Set in Leeds in the early 1980s, ‘Marching on Together’, Adam Hughes’s play about football hooliganism, is not without potential. But the writing only skims the surface of the period and the politics.

Adam Patrick Boakes’s Macca, the one-time leader of the infamous Service Crew, has just been released from prison. Things have changed while he was inside and there’s a younger crew in control now, led by Nathan, a trainee accountant in a crisp white tracksuit. This doesn’t stop Macca getting sucked back into the life.
 
The play sets out to explore the appeal of these gangs to young men during a time when employment was hard to come by, when the full social and economic impact of the miners’ strike was beginning to be felt: the sense of purpose and unity, the taste of blood, the thrill of the fight.

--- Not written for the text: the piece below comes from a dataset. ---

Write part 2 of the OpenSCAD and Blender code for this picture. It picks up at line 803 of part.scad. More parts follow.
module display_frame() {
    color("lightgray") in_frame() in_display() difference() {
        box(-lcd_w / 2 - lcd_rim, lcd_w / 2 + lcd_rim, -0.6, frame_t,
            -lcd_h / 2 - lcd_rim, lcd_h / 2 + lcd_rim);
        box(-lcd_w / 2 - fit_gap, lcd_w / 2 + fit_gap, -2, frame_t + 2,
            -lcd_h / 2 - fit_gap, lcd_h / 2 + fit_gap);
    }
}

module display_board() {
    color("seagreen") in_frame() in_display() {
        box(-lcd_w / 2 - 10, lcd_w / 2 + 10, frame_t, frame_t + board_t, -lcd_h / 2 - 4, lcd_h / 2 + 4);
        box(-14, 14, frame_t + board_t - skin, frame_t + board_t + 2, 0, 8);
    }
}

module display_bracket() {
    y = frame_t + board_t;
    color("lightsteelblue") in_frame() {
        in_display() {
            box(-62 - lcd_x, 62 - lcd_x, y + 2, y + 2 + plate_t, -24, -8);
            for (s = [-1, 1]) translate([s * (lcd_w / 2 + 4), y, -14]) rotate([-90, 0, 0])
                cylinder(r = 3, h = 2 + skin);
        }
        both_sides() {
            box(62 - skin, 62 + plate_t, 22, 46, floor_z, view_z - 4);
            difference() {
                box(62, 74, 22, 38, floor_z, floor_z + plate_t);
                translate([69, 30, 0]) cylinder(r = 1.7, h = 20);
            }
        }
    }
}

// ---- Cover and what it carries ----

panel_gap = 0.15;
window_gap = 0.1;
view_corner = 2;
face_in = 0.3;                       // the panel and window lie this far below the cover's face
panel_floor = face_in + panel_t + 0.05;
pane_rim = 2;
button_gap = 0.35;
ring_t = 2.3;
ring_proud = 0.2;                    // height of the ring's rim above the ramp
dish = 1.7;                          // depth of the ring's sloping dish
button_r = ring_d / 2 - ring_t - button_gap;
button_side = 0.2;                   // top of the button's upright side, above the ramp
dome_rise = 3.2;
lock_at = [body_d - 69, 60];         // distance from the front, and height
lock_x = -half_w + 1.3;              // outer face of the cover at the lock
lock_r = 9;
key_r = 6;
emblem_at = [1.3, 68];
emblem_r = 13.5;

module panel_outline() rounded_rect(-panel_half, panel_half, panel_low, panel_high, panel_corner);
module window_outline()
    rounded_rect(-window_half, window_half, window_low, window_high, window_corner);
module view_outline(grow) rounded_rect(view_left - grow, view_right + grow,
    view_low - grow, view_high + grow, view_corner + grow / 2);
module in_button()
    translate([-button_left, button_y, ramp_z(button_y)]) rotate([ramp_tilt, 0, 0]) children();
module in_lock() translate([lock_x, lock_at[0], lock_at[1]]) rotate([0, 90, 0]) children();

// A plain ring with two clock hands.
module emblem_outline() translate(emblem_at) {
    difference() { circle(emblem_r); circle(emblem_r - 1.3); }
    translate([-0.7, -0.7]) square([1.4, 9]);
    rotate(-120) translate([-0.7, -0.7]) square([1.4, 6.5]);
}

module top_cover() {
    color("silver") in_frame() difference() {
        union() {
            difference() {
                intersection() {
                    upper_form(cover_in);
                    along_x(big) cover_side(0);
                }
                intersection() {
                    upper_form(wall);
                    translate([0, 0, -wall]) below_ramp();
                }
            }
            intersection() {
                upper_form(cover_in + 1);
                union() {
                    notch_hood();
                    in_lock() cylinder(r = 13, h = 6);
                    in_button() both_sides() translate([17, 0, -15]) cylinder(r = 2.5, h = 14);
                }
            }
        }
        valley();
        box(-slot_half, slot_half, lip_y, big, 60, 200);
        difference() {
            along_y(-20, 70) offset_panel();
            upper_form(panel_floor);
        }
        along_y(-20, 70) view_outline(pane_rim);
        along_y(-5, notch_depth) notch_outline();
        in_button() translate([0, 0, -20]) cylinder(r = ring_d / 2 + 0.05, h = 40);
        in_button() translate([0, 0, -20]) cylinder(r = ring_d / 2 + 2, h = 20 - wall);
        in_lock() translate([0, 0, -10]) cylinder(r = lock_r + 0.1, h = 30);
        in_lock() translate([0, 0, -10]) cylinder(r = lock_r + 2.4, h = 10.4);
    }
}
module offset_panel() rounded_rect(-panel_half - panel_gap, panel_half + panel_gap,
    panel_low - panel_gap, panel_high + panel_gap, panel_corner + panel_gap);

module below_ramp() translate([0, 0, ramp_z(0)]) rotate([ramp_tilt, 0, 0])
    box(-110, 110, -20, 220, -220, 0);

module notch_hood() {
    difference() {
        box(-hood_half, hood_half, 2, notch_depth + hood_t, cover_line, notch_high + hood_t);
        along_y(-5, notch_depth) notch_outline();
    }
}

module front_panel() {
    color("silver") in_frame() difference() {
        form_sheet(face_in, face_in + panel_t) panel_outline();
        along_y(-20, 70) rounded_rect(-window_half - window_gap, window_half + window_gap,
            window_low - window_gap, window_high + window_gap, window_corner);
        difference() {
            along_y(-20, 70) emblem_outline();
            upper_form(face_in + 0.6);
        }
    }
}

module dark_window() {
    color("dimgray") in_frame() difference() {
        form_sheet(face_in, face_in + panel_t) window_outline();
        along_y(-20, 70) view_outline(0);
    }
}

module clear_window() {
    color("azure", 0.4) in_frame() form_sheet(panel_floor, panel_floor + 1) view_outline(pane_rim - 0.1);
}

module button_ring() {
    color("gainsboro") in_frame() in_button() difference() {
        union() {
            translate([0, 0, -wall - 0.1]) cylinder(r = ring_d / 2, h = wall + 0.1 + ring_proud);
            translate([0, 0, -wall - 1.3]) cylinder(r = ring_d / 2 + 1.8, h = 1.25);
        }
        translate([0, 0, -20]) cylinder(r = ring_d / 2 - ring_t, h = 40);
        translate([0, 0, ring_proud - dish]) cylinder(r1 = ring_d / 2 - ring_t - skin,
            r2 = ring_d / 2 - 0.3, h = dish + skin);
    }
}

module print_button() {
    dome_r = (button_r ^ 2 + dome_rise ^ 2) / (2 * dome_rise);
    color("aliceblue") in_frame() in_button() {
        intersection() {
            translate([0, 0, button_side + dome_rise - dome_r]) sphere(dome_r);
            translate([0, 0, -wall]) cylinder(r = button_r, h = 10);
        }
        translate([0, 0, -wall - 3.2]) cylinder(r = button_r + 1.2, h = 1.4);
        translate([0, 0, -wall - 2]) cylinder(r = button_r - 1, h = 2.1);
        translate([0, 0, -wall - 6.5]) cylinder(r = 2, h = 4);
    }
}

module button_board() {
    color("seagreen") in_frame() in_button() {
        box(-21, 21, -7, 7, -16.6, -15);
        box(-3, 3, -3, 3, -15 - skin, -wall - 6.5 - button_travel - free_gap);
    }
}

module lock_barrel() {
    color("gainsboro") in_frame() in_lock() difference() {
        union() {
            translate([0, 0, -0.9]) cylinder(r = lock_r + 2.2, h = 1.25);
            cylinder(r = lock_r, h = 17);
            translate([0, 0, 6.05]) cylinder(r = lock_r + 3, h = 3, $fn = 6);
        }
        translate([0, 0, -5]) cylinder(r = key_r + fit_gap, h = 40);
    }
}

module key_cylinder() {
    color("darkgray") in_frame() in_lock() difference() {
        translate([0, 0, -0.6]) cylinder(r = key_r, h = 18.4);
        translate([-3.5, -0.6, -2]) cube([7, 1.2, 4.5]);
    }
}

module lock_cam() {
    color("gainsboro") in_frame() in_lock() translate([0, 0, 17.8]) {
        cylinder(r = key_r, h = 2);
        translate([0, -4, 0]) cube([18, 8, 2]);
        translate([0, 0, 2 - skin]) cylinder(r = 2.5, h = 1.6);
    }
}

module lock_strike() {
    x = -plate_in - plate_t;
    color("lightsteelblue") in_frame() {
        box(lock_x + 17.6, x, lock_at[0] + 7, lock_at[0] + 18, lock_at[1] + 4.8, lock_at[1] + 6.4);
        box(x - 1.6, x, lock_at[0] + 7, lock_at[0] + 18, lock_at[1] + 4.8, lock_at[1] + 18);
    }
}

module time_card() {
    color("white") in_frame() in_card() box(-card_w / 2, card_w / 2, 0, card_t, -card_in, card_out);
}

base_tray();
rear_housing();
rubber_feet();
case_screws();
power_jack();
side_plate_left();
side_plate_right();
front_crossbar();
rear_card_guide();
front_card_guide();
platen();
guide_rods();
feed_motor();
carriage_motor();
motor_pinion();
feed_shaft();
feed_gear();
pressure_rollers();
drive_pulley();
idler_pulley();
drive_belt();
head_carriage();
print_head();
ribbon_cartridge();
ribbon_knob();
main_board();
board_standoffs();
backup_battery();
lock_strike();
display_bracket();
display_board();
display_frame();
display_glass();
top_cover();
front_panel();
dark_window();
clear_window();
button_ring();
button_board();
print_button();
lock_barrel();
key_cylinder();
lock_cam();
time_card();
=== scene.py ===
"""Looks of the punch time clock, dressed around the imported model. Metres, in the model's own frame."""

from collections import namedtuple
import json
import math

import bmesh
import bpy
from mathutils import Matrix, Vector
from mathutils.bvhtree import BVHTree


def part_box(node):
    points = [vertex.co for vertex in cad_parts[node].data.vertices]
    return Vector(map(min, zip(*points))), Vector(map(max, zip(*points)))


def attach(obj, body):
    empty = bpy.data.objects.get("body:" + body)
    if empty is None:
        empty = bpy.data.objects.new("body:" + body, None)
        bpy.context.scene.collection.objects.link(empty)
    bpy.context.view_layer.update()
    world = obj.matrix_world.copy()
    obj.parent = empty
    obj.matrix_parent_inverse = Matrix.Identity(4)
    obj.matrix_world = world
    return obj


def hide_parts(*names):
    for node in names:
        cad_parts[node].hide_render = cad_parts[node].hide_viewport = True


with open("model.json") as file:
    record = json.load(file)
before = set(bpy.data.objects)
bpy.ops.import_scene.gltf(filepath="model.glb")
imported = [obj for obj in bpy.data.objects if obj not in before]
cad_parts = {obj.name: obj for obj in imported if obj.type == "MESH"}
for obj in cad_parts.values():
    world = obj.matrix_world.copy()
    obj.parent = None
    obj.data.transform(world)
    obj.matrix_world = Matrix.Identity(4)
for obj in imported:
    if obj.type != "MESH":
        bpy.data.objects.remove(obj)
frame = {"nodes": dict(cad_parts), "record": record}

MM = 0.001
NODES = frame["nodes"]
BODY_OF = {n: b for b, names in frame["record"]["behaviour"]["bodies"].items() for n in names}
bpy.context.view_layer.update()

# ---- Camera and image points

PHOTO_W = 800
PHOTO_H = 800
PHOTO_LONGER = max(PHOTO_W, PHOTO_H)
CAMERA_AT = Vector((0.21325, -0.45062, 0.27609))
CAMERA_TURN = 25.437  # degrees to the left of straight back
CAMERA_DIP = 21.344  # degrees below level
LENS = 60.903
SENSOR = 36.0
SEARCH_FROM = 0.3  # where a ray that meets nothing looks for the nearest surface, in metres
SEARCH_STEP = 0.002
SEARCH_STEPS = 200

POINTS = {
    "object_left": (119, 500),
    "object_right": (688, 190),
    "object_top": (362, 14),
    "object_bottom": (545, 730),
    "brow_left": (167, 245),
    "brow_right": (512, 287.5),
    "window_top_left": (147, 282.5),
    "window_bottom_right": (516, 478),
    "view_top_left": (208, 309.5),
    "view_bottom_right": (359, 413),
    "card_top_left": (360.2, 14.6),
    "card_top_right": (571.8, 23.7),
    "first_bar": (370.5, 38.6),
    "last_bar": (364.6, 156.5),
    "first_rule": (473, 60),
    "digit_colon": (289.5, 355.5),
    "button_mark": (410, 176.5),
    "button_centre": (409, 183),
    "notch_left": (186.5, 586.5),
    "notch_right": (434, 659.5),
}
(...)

There’s a fair bit of chest acting going on among the cast and the production features a number of scenes of men squaring up to one another and getting all shouty in each other’s faces. Donna Preston, as Macca’s girlfriend, Linda, provides a necessary break from all this testosterone, but she’s underwritten as a character and not alone in this regard. No one really grows and the intended emotional pay-off feels forced. Joshua McTaggart’s production is strongest in its scene changes, when chairs clatter to the floor and pint glasses are upended, when steel toe-caps collide with corrugated metal; a sense of tension and volatility is present in these moments which is otherwise absent.

Max Dorey’s lovingly detailed design, all grime and graffiti, successfully creates a sense of continuity between the theatre and the pub above which it sits; for similar reasons, there’s a degree of canniness to the programming of this play, but the writing lets the side down.